▶ **Data segment**
+ + +

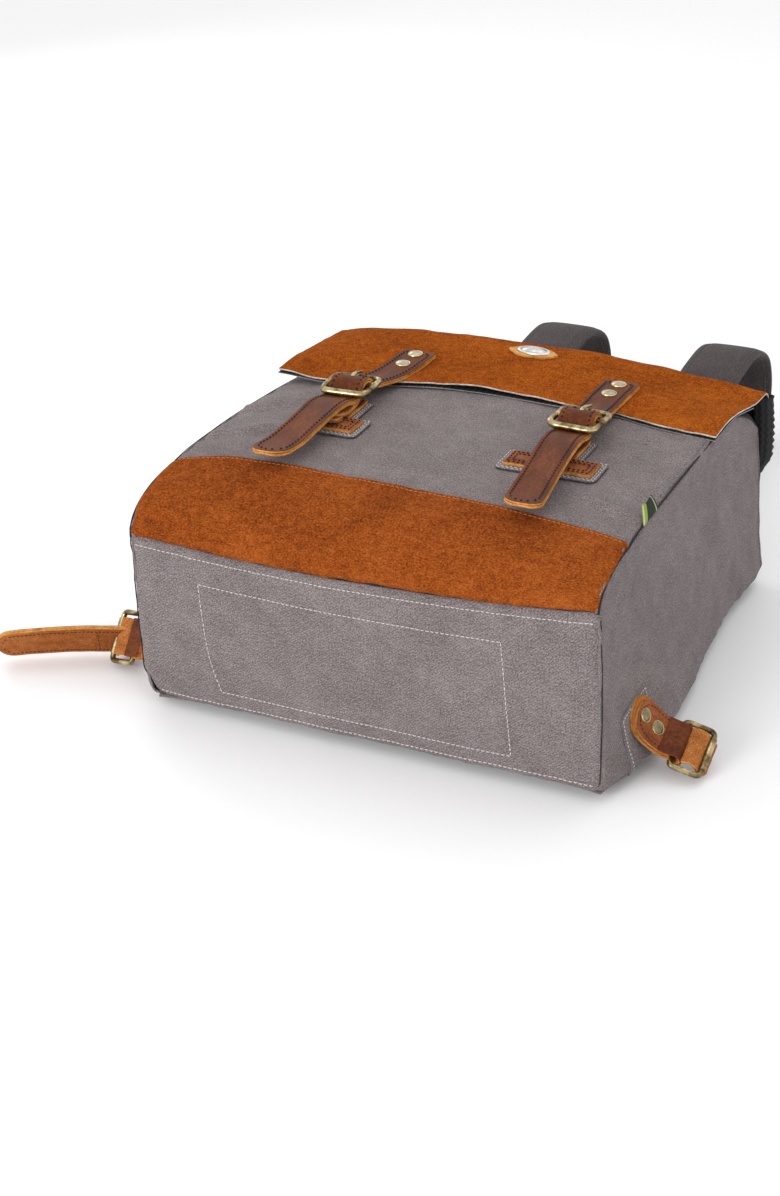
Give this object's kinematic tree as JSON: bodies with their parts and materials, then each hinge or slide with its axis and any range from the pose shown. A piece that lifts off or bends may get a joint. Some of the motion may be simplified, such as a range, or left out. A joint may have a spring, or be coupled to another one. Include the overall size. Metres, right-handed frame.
{
  "type": "travel backpack",
  "caption": "Canvas backpack with a suede flap and front band, buckled leather closure straps, side strap buckles and looped shoulder straps, lying on its back.",
  "frame": {"origin": "centre of the flat back pad on which the bag lies", "axes": "+Y from the bag's bottom to its top end, +Z out of the front panel, +X to the right as seen from the front with the top end up"},
  "size_m": [0.4682, 0.531, 0.167],
  "materials": {
    "canvas": "washed grey cotton canvas, fine twill weave",
    "strap_canvas": "dark grey cotton canvas over foam",
    "suede": "cognac suede with a mottled nap",
    "leather": "oiled brown leather with raw tan edges",
    "raw_leather": "tan leather with a cut edge",
    "antique_brass": "antique brass, rubbed bright on its edges",
    "badge_metal": "polished pewter-coloured plate",
    "lining_cloth": "dark polyester lining",
    "pad_mesh": "black spacer mesh over foam",
    "board": "stiffening board",
    "label": "folded woven label, plain"
  },
  "bodies": {
    "bag": {"front_panel": "canvas", "bottom_panel": "canvas", "back_panel": "canvas", "gusset_left": "canvas", "gusset_right": "canvas", "canvas_patch_left": "canvas", "canvas_patch_right": "canvas", "side_patch_left": "canvas", "side_patch_right": "canvas", "shoulder_strap_left": "strap_canvas", "shoulder_strap_right": "strap_canvas", "front_band": "suede", "leather_patch_left": "leather", "side_tab_left": "leather", "lower_strap_left": "leather", "leather_patch_right": "leather", "side_tab_right": "leather", "lower_strap_right": "leather", "snap_socket_left": "antique_brass", "side_rivet_1_left": "antique_brass", "side_rivet_2_left": "antique_brass", "snap_socket_right": "antique_brass", "side_rivet_1_right": "antique_brass", "side_rivet_2_right": "antique_brass", "lining": "lining_cloth", "laptop_sleeve": "lining_cloth", "back_pad_centre": "pad_mesh", "back_pad_left": "pad_mesh", "back_pad_right": "pad_mesh", "base_board": "board", "seam_label": "label"},
    "flap_wall": {"flap_yoke": "canvas", "flap_wall": "suede"},
    "flap_front": {"flap_front": "suede", "flap_lining": "lining_cloth", "badge_patch": "raw_leather", "badge_plate": "badge_metal", "closure_strap_upper_left": "leather", "closure_rivet_1_left": "antique_brass", "closure_rivet_2_left": "antique_brass", "closure_strap_upper_right": "leather", "closure_rivet_1_right": "antique_brass", "closure_rivet_2_right": "antique_brass"},
    "closure_left": {"closure_strap_left": "leather", "closure_buckle_left": "antique_brass", "closure_tab_left": "leather", "snap_stud_left": "antique_brass"},
    "prong_left": {"closure_prong_left": "antique_brass"},
    "side_buckle_left": {"side_buckle_left": "antique_brass", "side_strap_left": "leather", "side_tail_left": "leather"},
    "closure_right": {"closure_strap_right": "leather", "closure_buckle_right": "antique_brass", "closure_tab_right": "leather", "snap_stud_right": "antique_brass"},
    "prong_right": {"closure_prong_right": "antique_brass"},
    "side_buckle_right": {"side_buckle_right": "antique_brass", "side_strap_right": "leather"}
  },
  "joints": [
    {"name": "flap_hinge", "type": "hinge", "parent": "bag", "child": "flap_wall", "pos_m": [0, 0.1485, 0.0145], "axis": [-1, 0, 0], "range_deg": [0, 80], "deforming": ["shoulder_strap_left", "shoulder_strap_right"]},
    {"name": "flap_fold", "type": "hinge", "parent": "flap_wall", "child": "flap_front", "pos_m": [0, 0.1515, 0.148], "axis": [-1, 0, 0], "range_deg": [0, 90]},
    {"name": "closure_left_lift", "type": "hinge", "parent": "flap_front", "child": "closure_left", "pos_m": [-0.076, 0.0515, 0.1535], "axis": [-1, 0, 0], "range_deg": [0, 80]},
    {"name": "prong_left_turn", "type": "hinge", "parent": "closure_left", "child": "prong_left", "pos_m": [-0.076, 0.02, 0.1605], "axis": [1, 0, 0], "range_deg": [0, 60]},
    {"name": "side_buckle_left_pivot", "type": "hinge", "parent": "bag", "child": "side_buckle_left", "pos_m": [-0.17779, -0.10905, 0.02146], "axis": [0, 0.6428, 0.766], "range_deg": [0, 25]},
    {"name": "closure_right_lift", "type": "hinge", "parent": "flap_front", "child": "closure_right", "pos_m": [0.076, 0.0515, 0.1535], "axis": [-1, 0, 0], "range_deg": [0, 80]},
    {"name": "prong_right_turn", "type": "hinge", "parent": "closure_right", "child": "prong_right", "pos_m": [0.076, 0.02, 0.1605], "axis": [1, 0, 0], "range_deg": [0, 60]},
    {"name": "side_buckle_right_pivot", "type": "hinge", "parent": "bag", "child": "side_buckle_right", "pos_m": [0.17779, -0.09269, 0.01791], "axis": [0, -0.9272, -0.3746], "range_deg": [0, 25]}
  ]
}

+ + +

▶ **Request**
Nothing should be changed: write out all of the data as is.

▶ **Written reply**
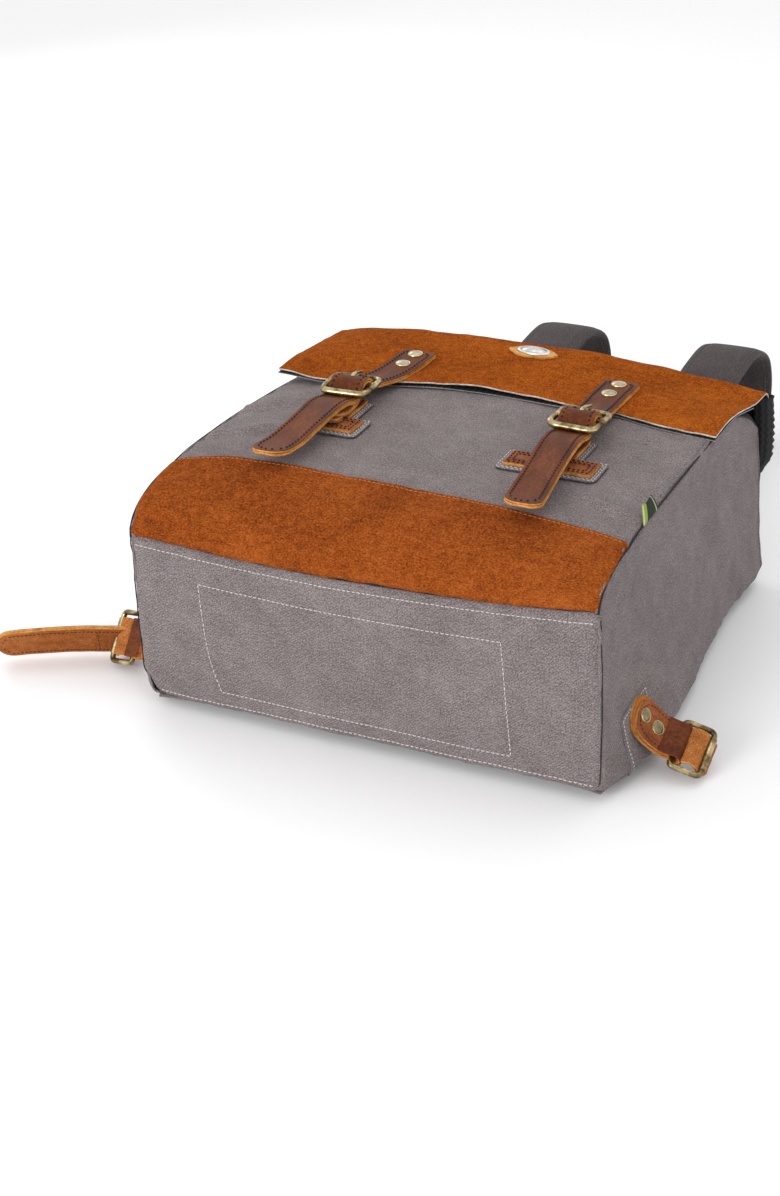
Give this object's kinematic tree as JSON: bodies with their parts and materials, then each hinge or slide with its axis and any range from the pose shown. A piece that lifts off or bends may get a joint. Some of the motion may be simplified, such as a range, or left out. A joint may have a spring, or be coupled to another one. Include the overall size. Metres, right-handed frame.
{
  "type": "travel backpack",
  "caption": "Canvas backpack with a suede flap and front band, buckled leather closure straps, side strap buckles and looped shoulder straps, lying on its back.",
  "frame": {"origin": "centre of the flat back pad on which the bag lies", "axes": "+Y from the bag's bottom to its top end, +Z out of the front panel, +X to the right as seen from the front with the top end up"},
  "size_m": [0.4682, 0.531, 0.167],
  "materials": {
    "canvas": "washed grey cotton canvas, fine twill weave",
    "strap_canvas": "dark grey cotton canvas over foam",
    "suede": "cognac suede with a mottled nap",
    "leather": "oiled brown leather with raw tan edges",
    "raw_leather": "tan leather with a cut edge",
    "antique_brass": "antique brass, rubbed bright on its edges",
    "badge_metal": "polished pewter-coloured plate",
    "lining_cloth": "dark polyester lining",
    "pad_mesh": "black spacer mesh over foam",
    "board": "stiffening board",
    "label": "folded woven label, plain"
  },
  "bodies": {
    "bag": {"front_panel": "canvas", "bottom_panel": "canvas", "back_panel": "canvas", "gusset_left": "canvas", "gusset_right": "canvas", "canvas_patch_left": "canvas", "canvas_patch_right": "canvas", "side_patch_left": "canvas", "side_patch_right": "canvas", "shoulder_strap_left": "strap_canvas", "shoulder_strap_right": "strap_canvas", "front_band": "suede", "leather_patch_left": "leather", "side_tab_left": "leather", "lower_strap_left": "leather", "leather_patch_right": "leather", "side_tab_right": "leather", "lower_strap_right": "leather", "snap_socket_left": "antique_brass", "side_rivet_1_left": "antique_brass", "side_rivet_2_left": "antique_brass", "snap_socket_right": "antique_brass", "side_rivet_1_right": "antique_brass", "side_rivet_2_right": "antique_brass", "lining": "lining_cloth", "laptop_sleeve": "lining_cloth", "back_pad_centre": "pad_mesh", "back_pad_left": "pad_mesh", "back_pad_right": "pad_mesh", "base_board": "board", "seam_label": "label"},
    "flap_wall": {"flap_yoke": "canvas", "flap_wall": "suede"},
    "flap_front": {"flap_front": "suede", "flap_lining": "lining_cloth", "badge_patch": "raw_leather", "badge_plate": "badge_metal", "closure_strap_upper_left": "leather", "closure_rivet_1_left": "antique_brass", "closure_rivet_2_left": "antique_brass", "closure_strap_upper_right": "leather", "closure_rivet_1_right": "antique_brass", "closure_rivet_2_right": "antique_brass"},
    "closure_left": {"closure_strap_left": "leather", "closure_buckle_left": "antique_brass", "closure_tab_left": "leather", "snap_stud_left": "antique_brass"},
    "prong_left": {"closure_prong_left": "antique_brass"},
    "side_buckle_left": {"side_buckle_left": "antique_brass", "side_strap_left": "leather", "side_tail_left": "leather"},
    "closure_right": {"closure_strap_right": "leather", "closure_buckle_right": "antique_brass", "closure_tab_right": "leather", "snap_stud_right": "antique_brass"},
    "prong_right": {"closure_prong_right": "antique_brass"},
    "side_buckle_right": {"side_buckle_right": "antique_brass", "side_strap_right": "leather"}
  },
  "joints": [
    {"name": "flap_hinge", "type": "hinge", "parent": "bag", "child": "flap_wall", "pos_m": [0, 0.1485, 0.0145], "axis": [-1, 0, 0], "range_deg": [0, 80], "deforming": ["shoulder_strap_left", "shoulder_strap_right"]},
    {"name": "flap_fold", "type": "hinge", "parent": "flap_wall", "child": "flap_front", "pos_m": [0, 0.1515, 0.148], "axis": [-1, 0, 0], "range_deg": [0, 90]},
    {"name": "closure_left_lift", "type": "hinge", "parent": "flap_front", "child": "closure_left", "pos_m": [-0.076, 0.0515, 0.1535], "axis": [-1, 0, 0], "range_deg": [0, 80]},
    {"name": "prong_left_turn", "type": "hinge", "parent": "closure_left", "child": "prong_left", "pos_m": [-0.076, 0.02, 0.1605], "axis": [1, 0, 0], "range_deg": [0, 60]},
    {"name": "side_buckle_left_pivot", "type": "hinge", "parent": "bag", "child": "side_buckle_left", "pos_m": [-0.17779, -0.10905, 0.02146], "axis": [0, 0.6428, 0.766], "range_deg": [0, 25]},
    {"name": "closure_right_lift", "type": "hinge", "parent": "flap_front", "child": "closure_right", "pos_m": [0.076, 0.0515, 0.1535], "axis": [-1, 0, 0], "range_deg": [0, 80]},
    {"name": "prong_right_turn", "type": "hinge", "parent": "closure_right", "child": "prong_right", "pos_m": [0.076, 0.02, 0.1605], "axis": [1, 0, 0], "range_deg": [0, 60]},
    {"name": "side_buckle_right_pivot", "type": "hinge", "parent": "bag", "child": "side_buckle_right", "pos_m": [0.17779, -0.09269, 0.01791], "axis": [0, -0.9272, -0.3746], "range_deg": [0, 25]}
  ]
}